Wimpy Braille Burgers

If tactile marketing is difficult to implement, the company Wimpy simplified it with a very original idea. 

The company decided to create a message for blind people by using sesame to simulate Braille

Through 15 burgers, blind people were able to touch and read the message on the bun of the burgers, creating magical and unforgettable reactions. 

Dunkin Donuts

Dunkin Donuts also wanted to get involved in sensory marketing and did so with a multi-sensory campaign in Korea.

The aim of the campaign was to increase coffee sales, as the brand was better known for its doughnuts than for its coffee. 

Thus, the company placed coffee-scented diffusers on buses that only spread the smell when the jingle was played on the radio. 

This was combined with advertising on the bus stop shelters and in the Dunkin Donut’s shops next to the bus stops. 

As a result, users had a sensory bombardment in their subconscious that increased shop visits by 16% and sales.

Abercrombie & Fitch

Finally, one of the most successful sensorial strategies in the textile industry was the emergence of the Abercrombie & Fitch brand. 
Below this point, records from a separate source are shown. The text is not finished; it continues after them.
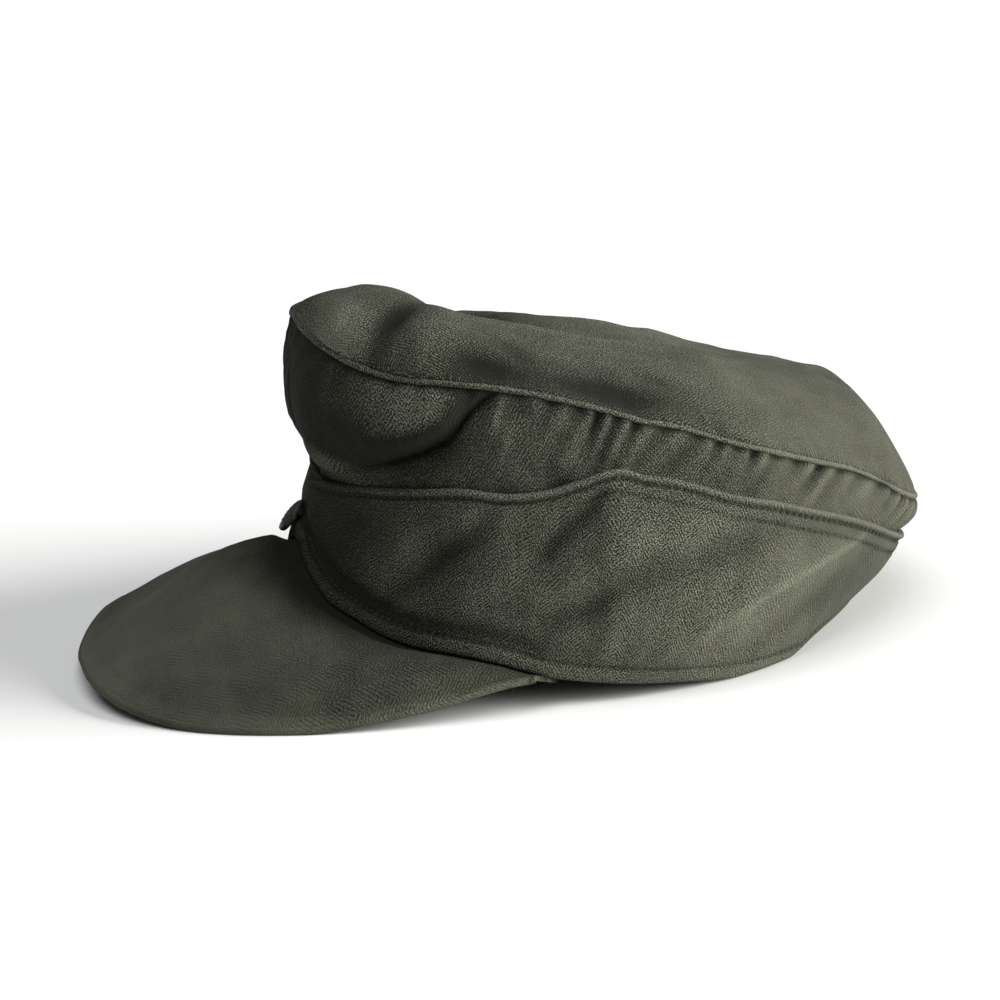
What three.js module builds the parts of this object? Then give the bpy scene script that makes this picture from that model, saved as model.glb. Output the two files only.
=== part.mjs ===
import * as THREE from 'three';

// A cloth field cap lying on a table, in millimetres. The peak points to -Y, the wearer's left is +X.
// Angles go round the head: 0 at the front centre, 180 at the back, below 0 on the wearer's right.

// Walls and the air between pieces that touch
const crownWall = 1.6;
const turnUpWall = 2;
const peakWall = 3.2;
const seat = 0.3;

// Half ovals of the three lines round the cap and of the peak's edge, blunter than an ellipse over power 2.
const rimPlan = { halfWidth: 85.5, front: 92.5, rear: 99, centreY: 0, frontPower: 2.05, rearPower: 2.05 };
const turnUpPlan = { halfWidth: 78, front: 95, rear: 110.5, centreY: 10, frontPower: 2.2, rearPower: 2.6 };
const crownPlan = { halfWidth: 68, front: 107, rear: 115, centreY: 15, frontPower: 2.2, rearPower: 2.5 };
const peakPlan = { halfWidth: 88, front: 141.5, centreY: -35, frontPower: 2.21 };
const peakRightPower = 2.7;    // the peak's corner is blunter on the wearer's right
const peakAside = 3.2;         // and its tip lies this far to the left

// Heights over the table of the rim, of the turn-up's upper edge and of the crown seam.
// A rim below 0 is pressed flat on the table.
const heights = [
  { angle: 0, rim: 44, turnUp: 67, crown: 124.8 },
  { angle: 10, rim: 35.6, turnUp: 68.8, crown: 122 },
  { angle: 20, rim: 28.1, turnUp: 70.5, crown: 118.6 },
  { angle: 30, rim: 23.5, turnUp: 71.9, crown: 114.7 },
  { angle: 42, rim: 19.7, turnUp: 73.6, crown: 110.9 },
  { angle: 54, rim: 18.1, turnUp: 74.7, crown: 109.3 },
  { angle: 64, rim: 15.2, turnUp: 72.9, crown: 107.3 },
  { angle: 72, rim: 11, turnUp: 73.7, crown: 104.1 },
  { angle: 79, rim: 8.7, turnUp: 76.4, crown: 100 },
  { angle: 86, rim: 6.6, turnUp: 78.4, crown: 94.6 },
  { angle: 92, rim: 4.9, turnUp: 73, crown: 88.6 },
  { angle: 100, rim: 3, turnUp: 64.7, crown: 80.1 },
  { angle: 108, rim: 0.8, turnUp: 59.5, crown: 73.7 },
  { angle: 116, rim: -0.6, turnUp: 54.1, crown: 67.9 },
  { angle: 126, rim: -0.3, turnUp: 48, crown: 61.5 },
  { angle: 134, rim: 3.3, turnUp: 42.8, crown: 55.1 },
  { angle: 146, rim: 5.8, turnUp: 34.9, crown: 45.6 },
  { angle: 160, rim: 5.5, turnUp: 28.5, crown: 38.5 },
  { angle: 180, rim: 5, turnUp: 25, crown: 35 },
];

// Underside of the peak's edge over the table, higher in front on the right
const peakEdge = [
  { angle: 0, left: 6.3, right: 6.3 },
  { angle: 8, left: 5.2, right: 4.1 },
  { angle: 16, left: 4, right: 4.1 },
  { angle: 24, left: 2.5, right: 6.1 },
  { angle: 33, left: 0.8, right: 8 },
  { angle: 41, left: -0.1, right: 4.7 },
  { angle: 55, left: -0.5, right: 0.4 },
  { angle: 62, left: 0.4, right: 0.4 },
  { angle: 69, left: 2.4, right: 2.4 },
  { angle: 78, left: 5.5, right: 5.5 },
  { angle: 90, left: 10.6, right: 10.6 },
];
const peakEdgeDepth = 2.6;
const peakCrown = 10.8;        // how far the peak arches over a straight line from seam to edge
const peakArchForward = 0.77;  // below 1 the arch is highest nearer the seam
const peakArchStart = 0.12;    // share of the blade over which the arch lifts off the seam
const peakArchSides = 0.7;     // how slowly the arch fades towards the ends of the seam
const peakEndWall = 1.4;       // the peak thins towards the ends of its seam
const peakSeamEnd = 75;        // the peak is sewn to the rim between these angles, left and right
const peakThinsFrom = 50;
const peakLedge = 0.6;         // flat part of the peak that shows below the turn-up

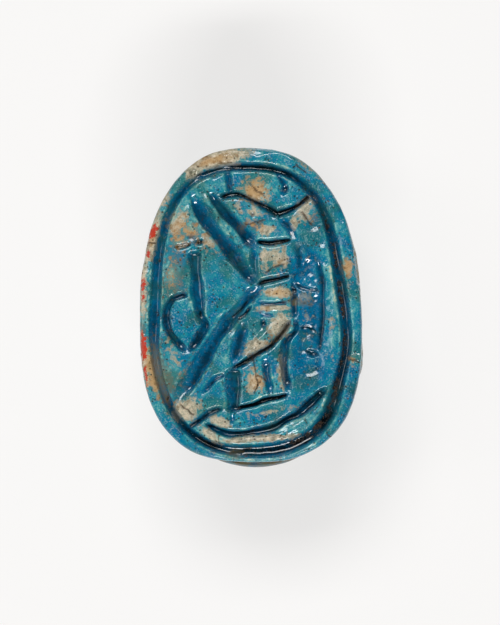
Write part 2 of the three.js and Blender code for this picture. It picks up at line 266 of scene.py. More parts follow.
def along_line(line, x, y):
    """Distance from the line (left of its way is positive), the share of its length
    at the nearest place, and its length."""
    step = np.diff(line, axis=0)
    length = np.hypot(step[:, 0], step[:, 1])
    run = np.concatenate([[0], np.cumsum(length)])
    nearest = np.full(x.shape, 1e9)
    side, share = np.zeros_like(x), np.zeros_like(x)
    for k in range(len(step)):
        px, py = x - line[k, 0], y - line[k, 1]
        way = step[k] / length[k]
        t = np.clip(px * way[0] + py * way[1], 0, length[k])
        far = np.hypot(px - t * way[0], py - t * way[1])
        near = far < nearest
        nearest = np.where(near, far, nearest)
        side = np.where(near, np.copysign(far, py * way[0] - px * way[1]), side)
        share = np.where(near, (run[k] + t) / run[-1], share)
    return side, share, run[-1]


def near_line(line, wide, x, y):
    """Indices of the points that the line's cut can touch."""
    lo, hi = line.min(0) - wide, line.max(0) + wide
    return np.flatnonzero((x > lo[0]) & (x < hi[0]) & (y > lo[1]) & (y < hi[1]))


def cut_reach(c, x, y, seed):
    """Distance across a cut as a share of its half-width, and its share of full depth."""
    side, share, length = along_line(spline(c["points"]), x, y)
    half = 0.5 * (c["first"] + (c["last"] - c["first"]) * share)
    half = half * (1 + 0.14 * np.sin(2.6 * share * length + seed))
    at_end = np.where(share < 0.5, c["ends"][0], c["ends"][1])
    from_end = np.minimum(share, 1 - share) * length / (2.2 * half)
    full = smooth(-0.25, 1.0, from_end / np.maximum(at_end, 0.05))
    return side / (half * (0.45 + 0.55 * full)), full


def border_line():
    """Middle of the border cut, anticlockwise, pulled in where the hand came short."""
    angle = np.linspace(0, 2 * math.pi, 241)
    x, y = egg_point(BORDER, angle)
    pull = 0.06 * np.sin(5 * angle + 0.6)
    for middle, spread, by in BORDER_PULLS:
        pull = pull + by * np.exp(-((2 * np.sin((angle - middle) / 2) / spread) ** 2))
    return np.stack([x - pull * np.cos(angle), y - pull * np.sin(angle)], 1)


def stray(x, y, seed):
    """How far a line cut by hand strays from its true place."""
    return 0.045 * face_ripple(x, y, 1.4, seed) + 0.012 * face_ripple(x, y, 0.5, seed + 1)


class Relief:
    """What the graver takes off the face, and how the glaze then lies: run together
    in a pool, dark in the cuts with painted shade, or worn off an edge with a painted
    highlight. Cuts that cross add their cubes, so that the deeper one wins softly."""

    def __init__(self, x, y):
        self.place = x, y
        self.x, self.y = x + stray(x, y, 31), y + stray(x, y, 33)
        self.patchy = 0.5 + 0.5 * face_ripple(x, y, 1.6, 35)
        self.cubes, self.pool, self.ink, self.edge = (np.zeros_like(x) for _ in range(4))

    def trough(self, where, reach, full, deep, wide, lean, ink):
        """Adds a trough: reach is 1 at its edge, and full is its share of the depth."""
        off = np.where(reach > lean, (reach - lean) / (1 - lean), (lean - reach) / (1 + lean))
        core = np.clip(1 - np.abs(off) ** 2.6, 0, 1)
        skirt = np.exp(-((off / 1.35) ** 3))
        self.cubes[where] += (deep * full * (0.78 * core + 0.22 * skirt)) ** 3
        self.pool[where] = np.maximum(self.pool[where], full * smooth(1.2, 0.1, off))
        on_walls = smooth(0.2, 0.5, off) if wide > WIDE_CUT else 1.0
        # Dark glaze and painted shade in the cut, kept to the walls of wide cuts.
        dark = ink * full * (0.6 + 0.4 * self.patchy[where])
        dark = dark * smooth(0.95, 0.35, off) * (0.3 + 0.7 * on_walls)
        self.ink[where] = np.maximum(self.ink[where], dark)
        # A pale worn line beside the cut, stronger along deep cuts, where it stands in as a painted
        # highlight.
        worn = np.exp(-(((off - 1.22) / 0.2) ** 2)) * full * min(1.4, deep / 0.28)
        self.edge[where] = np.maximum(self.edge[where], worn)

    def gouge(self, c, seed):
        wide = max(c["first"], c["last"])
        near = near_line(spline(c["points"]), 1.6 * wide, self.x, self.y)
        reach, full = cut_reach(c, self.x[near], self.y[near], seed)
        self.trough(near, reach, full, c["deep"], wide, c["lean"], c["ink"])

    def drill(self, hole):
        u, v = (self.x - hole["x"]) / hole["wide"], (self.y - hole["y"]) / hole["long"]
        self.trough(slice(None), 2 * np.hypot(u, v), 1.0, hole["deep"], hole["wide"], 0.0, hole["ink"])

    def border(self):
        """Cuts the border, and returns the distance inside it and the soil in it."""
        side, share, _ = along_line(border_line(), *self.place)
        turn = 2 * math.pi * share
        wider = 0.1 * np.cos(turn + 0.4) + 0.05 * np.sin(4 * turn)
        wider = wider + 0.03 * face_ripple(*self.place, 0.9, 36)
        wider = wider + 0.16 * smooth(0.8, 0.98, -np.cos(turn + 0.15))
        wider = wider + 0.16 * smooth(0.7, 0.95, np.cos(turn - 5.3))
        half = 0.5 * (BORDER_WIDE + wider)
        # Painted shade with dark glaze: the border is darker at the top, on the right and at the bottom.
        ink = 0.12 + 0.4 * smooth(0.2, 0.8, np.cos(turn)) + 0.55 * smooth(0.93, 0.99, np.sin(turn))
        ink = ink + 0.6 * smooth(0.6, 0.9, np.cos(turn - 4.8))
        self.trough(slice(None), side / half, 1.0, BORDER_DEEP, 0.4, 0.0, ink)
        dusty = 0.55 + 0.4 * smooth(0.1, 0.9, np.cos(turn + 0.2))
        return side, smooth(0.7, 0.25, np.abs(side / half - 0.25)) * dusty

    def sunk_strip(self):
        """The rough sunk strip behind the figure, with lumps left in it."""
        ragged = 0.25 * face_ripple(*self.place, 1.2, 39)
        strip = smooth(1.35, 0.45, np.hypot((self.x - 3.1) / 0.95, (self.y - 0.1) / 4.4) + ragged)
        lumps = 0.18 + 0.09 * face_ripple(*self.place, 1.3, 37) + 0.03 * face_ripple(*self.place, 0.5, 38)
        self.cubes += (strip * np.maximum(lumps, 0)) ** 3
        self.pool = np.maximum(self.pool, strip * np.clip(3.2 * lumps, 0.1, 0.75))

    def ridges(self):
        """Height of the low forms that were left standing."""
        raised = np.zeros_like(self.x)
        for seed, c in enumerate(RIDGES):
            near = near_line(spline(c["points"]), max(c["first"], c["last"]), self.x, self.y)
            reach, full = cut_reach(c, self.x[near], self.y[near], seed)
            raised[near] = np.maximum(raised[near], c["deep"] * full * smooth(1.3, 0.2, np.abs(reach)))
        return raised


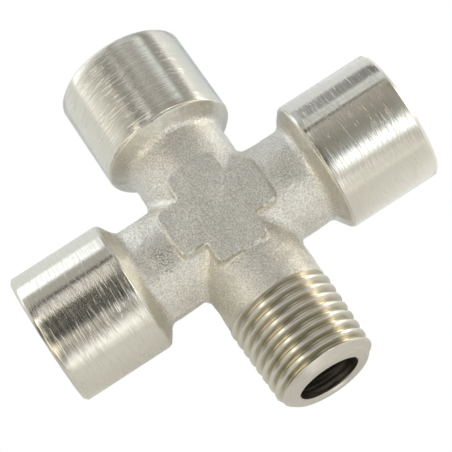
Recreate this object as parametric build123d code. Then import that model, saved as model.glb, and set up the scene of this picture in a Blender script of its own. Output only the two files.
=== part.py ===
from build123d import *
import math
import os

# Cross fitting, 1/4 inch: one hot-forged brass body, turned, bored and threaded,
# then nickel plated. Millimetres.
# Frame: the origin is the crossing point of the four port axes. +Z is square to the
# plane that holds them. The two side ports face +X and -X, the third female port faces
# +Y, and the male taper thread faces -Y.
# Every arm is drawn along +X, with s the distance from the origin, and turned in place.

EAST, NORTH, WEST, SOUTH = 0, 90, 180, -90   # turns about Z that place the arms
FEMALE_TURNS = (EAST, NORTH, WEST)

# --- forged body ---
NECK_R = 6.487           # round neck between the crossing and each boss
NECK_FILLET_R = 1.05     # neck to shoulder
SHOULDER_S0 = 11.86      # the shoulder cone starts on the neck here
SHOULDER_S1 = 13.30      # and meets the boss here
SHOULDER_EDGE_R = 0.36   # rounded forging edge between shoulder and boss
CROTCH_R = 1.45          # blend between neighbouring necks
CROTCH_MIN_LENGTH = 3.0  # crotch edges are longer than this
CROTCH_MIN_OFFSET = 6.45 # and their midpoints are farther than this from the Z axis
DIAGONAL_TOLERANCE = 0.05  # allowed difference between |x| and |y| on a crotch edge

# --- flat plus-shaped pad on the top and the bottom ---
PAD_HALF_WIDTH = 3.40    # half the width of each bar of the plus
PAD_HALF_LENGTH = 6.75   # centre to the end of each bar
PAD_Z = 6.70             # height of the flat
PAD_OUTER_R = 1.00       # rounded corners at the ends of the bars
PAD_INNER_R = 0.55       # corners between the bars
PAD_EDGE_R = 0.20        # soft edge round the flat
PICK_MARGIN = 0.01       # slack when picking the corners of the plus

# --- three female ports, G 1/4 ---
BOSS_R = 8.675
PORT_FACE_S = 25.70      # origin to port face
BOSS_CHAMFER = 0.40
G14_MAJOR_R = 13.157 / 2
TAP_DRILL_R = 11.88 / 2  # crests of the female thread, left by the drill
PORT_DRILL_S = 12.70     # the full diameter of the drilled port ends here
PORT_THREAD_S = 14.70    # the female thread ends here
PORT_GROOVE_INSET = 0.55 # thread end to the middle of the groove's inner end
PORT_GROOVE_PAST = 0.50  # groove turns start up to this far past the port face
DRILL_POINT_DEG = 118.0
MOUTH_R = 6.90           # 90 degree countersink at the port face

# --- male port, R 1/4 taper thread ---
MALE_TIP_S = 23.80       # origin to male tip
GAUGE_LENGTH = 6.00      # the gauge plane is this far from the tip
TAPER = 1.0 / 16         # on diameter
MALE_START_S = 12.38     # the turned, threaded length starts here, square to the neck
MALE_CHAMFER_S = 22.75   # the tip chamfer starts here
MALE_TIP_R = 5.39
MALE_DEPTH = 0.77        # thread depth between the truncated crests and roots
MALE_GROOVE_PAST = 0.60  # groove turns start up to this far past the tip
CREST_DEG = 8.0          # angle of the reference crest about the arm, from +Z
CREST_S = 13.33          # and its distance from the origin
GROOVE_START_DEG = 90.0  # the groove starts at this angle from +Z

# --- both threads ---
PITCH = 25.4 / 19        # 19 threads per inch
FLANK = math.tan(math.radians(27.5))   # half of the 55 degree thread angle
ROOT_FLAT = 0.225        # width of a thread root
FEMALE_CLEARANCE = 0.10  # the cutter starts this far inside the female crests
MALE_CLEARANCE = 0.12    # and this far outside the male crests
TRIM_R = 12.0            # cylinder that limits the groove at the neck
TRIM_LENGTH = 10.0

# --- bores ---
BORE_R = 4.00            # cross bore through all four arms
BORE_CHAMFER = 0.25      # broken edge of the bore at the male tip
BORE_PAST = 1.0          # bores run past the side drill depth and the male tip
LONG_BORE_Y = -5.0       # middle of the bore from the male tip to the far port
CUT_PAST = 0.1           # conical cuts run this far past an end face


def crest_r(s):
    """Crest radius of the male taper thread at distance s from the origin."""
    return G14_MAJOR_R + ((MALE_TIP_S - s) - GAUGE_LENGTH) * TAPER / 2


def turned(points, fillets=()):
    """Revolve (s, r) points about X; fillets holds (point index, radius) pairs."""
    outline = make_face(Polyline(*[(s, r, 0) for s, r in points], close=True))
    for index, radius in fillets:
        s, r = points[index]
        corner = outline.vertices().sort_by_distance((s, r, 0))[0]
        outline = fillet(corner, radius)
    return revolve(outline, axis=Axis.X, revolution_arc=360)


def female_boss():
    return turned(
        [
            (0, 0),
            (0, NECK_R),
            (SHOULDER_S0, NECK_R),
            (SHOULDER_S1, BOSS_R),
            (PORT_FACE_S - BOSS_CHAMFER, BOSS_R),
            (PORT_FACE_S, BOSS_R - BOSS_CHAMFER),
            (PORT_FACE_S, 0),
        ],
        fillets=((2, NECK_FILLET_R), (3, SHOULDER_EDGE_R)),
    )


def male_spigot():
    return turned(
        [
            (0, 0),
            (0, NECK_R),
            (MALE_START_S, NECK_R),
            (MALE_START_S, crest_r(MALE_START_S)),
            (MALE_CHAMFER_S, crest_r(MALE_CHAMFER_S)),
            (MALE_TIP_S, MALE_TIP_R),
            (MALE_TIP_S, 0),
        ]
    )


def plus_pad():
    """Short prism through the crossing, flat on top and underneath."""
    def reach(corner):
        return max(abs(corner.X), abs(corner.Y))

    bar = Rectangle(2 * PAD_HALF_LENGTH, 2 * PAD_HALF_WIDTH)
    plus = bar + Rot(0, 0, 90) * bar
    ends = [v for v in plus.vertices() if reach(v) > PAD_HALF_LENGTH - PICK_MARGIN]
    plus = fillet(ends, PAD_OUTER_R)
    inner = [v for v in plus.vertices() if reach(v) < PAD_HALF_WIDTH + PICK_MARGIN]
    plus = fillet(inner, PAD_INNER_R)
    pad = extrude(plus, amount=PAD_Z, both=True)
    by_height = pad.faces().sort_by(Axis.Z)
    return fillet(by_height[0].edges() + by_height[-1].edges(), PAD_EDGE_R)


def is_crotch(edge):
    """True for the lines between neighbouring necks, which lie over the diagonals."""
    start, middle = edge @ 0, edge @ 0.5
    return (
        edge.length > CROTCH_MIN_LENGTH
        and all(abs(abs(p.X) - abs(p.Y)) < DIAGONAL_TOLERANCE for p in (start, middle))
        and math.hypot(middle.X, middle.Y) > CROTCH_MIN_OFFSET
    )


def forged_body():
    boss = female_boss()
    body = Rot(0, 0, EAST) * boss
    for turn in (NORTH, WEST):
        body += Rot(0, 0, turn) * boss
    body += Rot(0, 0, SOUTH) * male_spigot()
    body += plus_pad()
    return fillet([e for e in body.edges() if is_crotch(e)], CROTCH_R)


def cut_bores(body):
    """Side-to-side bore, then the bore from the male tip to the far port."""
    body -= Rot(0, 90, 0) * Cylinder(BORE_R, 2 * (PORT_DRILL_S + BORE_PAST))
    long_bore = Cylinder(BORE_R, 2 * (MALE_TIP_S + BORE_PAST + LONG_BORE_Y))
    body -= Pos(0, LONG_BORE_Y, 0) * Rot(90, 0, 0) * long_bore
    tip_chamfer = turned(
        [
            (MALE_TIP_S - BORE_CHAMFER, BORE_R),
            (MALE_TIP_S + CUT_PAST, BORE_R + BORE_CHAMFER + CUT_PAST),
            (MALE_TIP_S + CUT_PAST, 0),
            (MALE_TIP_S - BORE_CHAMFER, 0),
        ]
    )
    return body - Rot(0, 0, SOUTH) * tip_chamfer


def port_cut():
    """Drilled port with its drill point and its countersunk mouth."""
    point_length = (TAP_DRILL_R - BORE_R) / math.tan(math.radians(DRILL_POINT_DEG / 2))
    return turned(
        [
            (PORT_DRILL_S - point_length, 0),
            (PORT_DRILL_S - point_length, BORE_R),
            (PORT_DRILL_S, TAP_DRILL_R),
            (PORT_FACE_S - (MOUTH_R - TAP_DRILL_R), TAP_DRILL_R),
            (PORT_FACE_S + CUT_PAST, MOUTH_R + CUT_PAST),
            (PORT_FACE_S + CUT_PAST, 0),
        ]
    )


def helix(radius_at, s0):
    """One right-hand turn about X from s0; radius_at gives the radius at s."""
    start_r = radius_at(s0)
    cone = math.degrees(math.atan2(radius_at(s0 + PITCH) - start_r, PITCH))
    return Edge.make_helix(PITCH, PITCH, start_r, (s0, 0, 0), (1, 0, 0), cone)


def groove_turn(s0, mouth, root, half_mouth, half_root):
    """One turn of V groove; mouth and root give the radius at s."""
    rows = [
        helix(mouth, s0 - half_mouth),
        helix(root, s0 - half_root),
        helix(root, s0 + half_root),
        helix(mouth, s0 + half_mouth),
    ]
    sides = [Face.make_surface_from_curves(rows[i], rows[(i + 1) % 4]) for i in range(4)]
    ends = [
        Face(Wire.make_polygon([row.position_at(at) for row in rows], close=True))
        for at in (0, 1)
    ]
    return Solid(Shell(sides + ends))


def cut_thread(body, turn, s0, s1, mouth, root, phase=0.0, stop=None):
    """Cut a groove turn by turn from s0 to s1, never nearer the origin than stop."""
    half_root = ROOT_FLAT / 2
    half_mouth = half_root + abs(mouth(s0) - root(s0)) * FLANK
    at = s0
    while at < s1:
        tool = groove_turn(at, mouth, root, half_mouth, half_root)
        if stop is not None and at - half_mouth < stop:
            trim = Cylinder(TRIM_R, TRIM_LENGTH)
            tool &= Pos(stop + TRIM_LENGTH / 2, 0, 0) * Rot(0, 90, 0) * trim
        body -= Rot(0, 0, turn) * Rot(phase, 0, 0) * tool
        at += PITCH
    return body


def cut_female_thread(body, turn):
    """Parallel thread, cut from its inner end to past the mouth."""
    return cut_thread(
        body,
        turn,
        PORT_THREAD_S + PORT_GROOVE_INSET,
        PORT_FACE_S + PORT_GROOVE_PAST,
        mouth=lambda s: TAP_DRILL_R - FEMALE_CLEARANCE,
        root=lambda s: G14_MAJOR_R,
    )


def cut_male_thread(body):
    """Taper thread, its groove one and a half pitches inward of the reference crest."""
    start_s = CREST_S + PITCH * ((GROOVE_START_DEG - CREST_DEG) / 360 - 1.5)
    return cut_thread(
        body,
        SOUTH,
        start_s,
        MALE_TIP_S + MALE_GROOVE_PAST,
        mouth=lambda s: crest_r(s) + MALE_CLEARANCE,
        root=lambda s: crest_r(s) - MALE_DEPTH,
        phase=GROOVE_START_DEG,
        stop=MALE_START_S,
    )


def cross_body():
    body = cut_bores(forged_body())
    port = port_cut()
    for turn in FEMALE_TURNS:
        body -= Rot(0, 0, turn) * port
    for turn in FEMALE_TURNS:
        body = cut_female_thread(body, turn)
    body = cut_male_thread(body)
    body.label = "cross_body"
    return body


os.makedirs("parts", exist_ok=True)
export_step(cross_body(), "parts/cross_body.step")
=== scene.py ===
import math
import bpy
import bmesh
import numpy as np
from mathutils import Matrix, Vector


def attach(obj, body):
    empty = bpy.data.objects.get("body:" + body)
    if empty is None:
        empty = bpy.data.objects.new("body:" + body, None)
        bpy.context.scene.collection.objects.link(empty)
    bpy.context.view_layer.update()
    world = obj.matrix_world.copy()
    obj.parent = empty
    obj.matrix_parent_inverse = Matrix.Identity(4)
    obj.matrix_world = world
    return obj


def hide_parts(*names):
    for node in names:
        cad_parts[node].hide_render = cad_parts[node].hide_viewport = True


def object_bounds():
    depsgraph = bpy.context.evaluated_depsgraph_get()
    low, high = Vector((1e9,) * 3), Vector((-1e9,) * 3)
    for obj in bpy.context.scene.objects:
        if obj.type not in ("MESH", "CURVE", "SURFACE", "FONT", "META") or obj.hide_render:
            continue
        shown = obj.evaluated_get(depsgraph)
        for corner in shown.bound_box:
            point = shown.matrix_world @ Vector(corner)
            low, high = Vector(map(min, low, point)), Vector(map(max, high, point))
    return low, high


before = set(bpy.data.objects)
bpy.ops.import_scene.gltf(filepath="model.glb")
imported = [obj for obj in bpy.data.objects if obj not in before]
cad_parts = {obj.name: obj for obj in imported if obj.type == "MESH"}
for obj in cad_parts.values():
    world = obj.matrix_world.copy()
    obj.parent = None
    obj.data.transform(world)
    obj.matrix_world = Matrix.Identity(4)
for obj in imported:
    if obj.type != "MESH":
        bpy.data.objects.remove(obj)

cad_box = [list(map(float, c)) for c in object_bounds()]
scene = bpy.context.scene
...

Abercrombie & Fitch decided to target all the senses and create an experience every time someone entered the shop. 

The brand’s strategy was to focus on pre-teens and teenagers and create a 360 experience aimed at them.

Just before entering the door, shirtless models with athletic bodies were there for you to take a photo with and receive it in polaroid format. 

In addition, the music was characteristically loud and the lighting very low, creating a subdued ambient.

The decoration was also far from conventional, simulating a Californian shop, with surfboards, different arrangement of the displays and even mannequins with different poses.

Possibly the great hallmark of the brand was the smell

All Abercrombie & Fitch shops around the world used the same fragrance for their shops to such an extent that other brands decided to imitate the same scent.

The bags were also distinctive as they invited you to consume only to walk out of the mall with your laminated cardboard bag with pictures of models and surfers and fabric handles.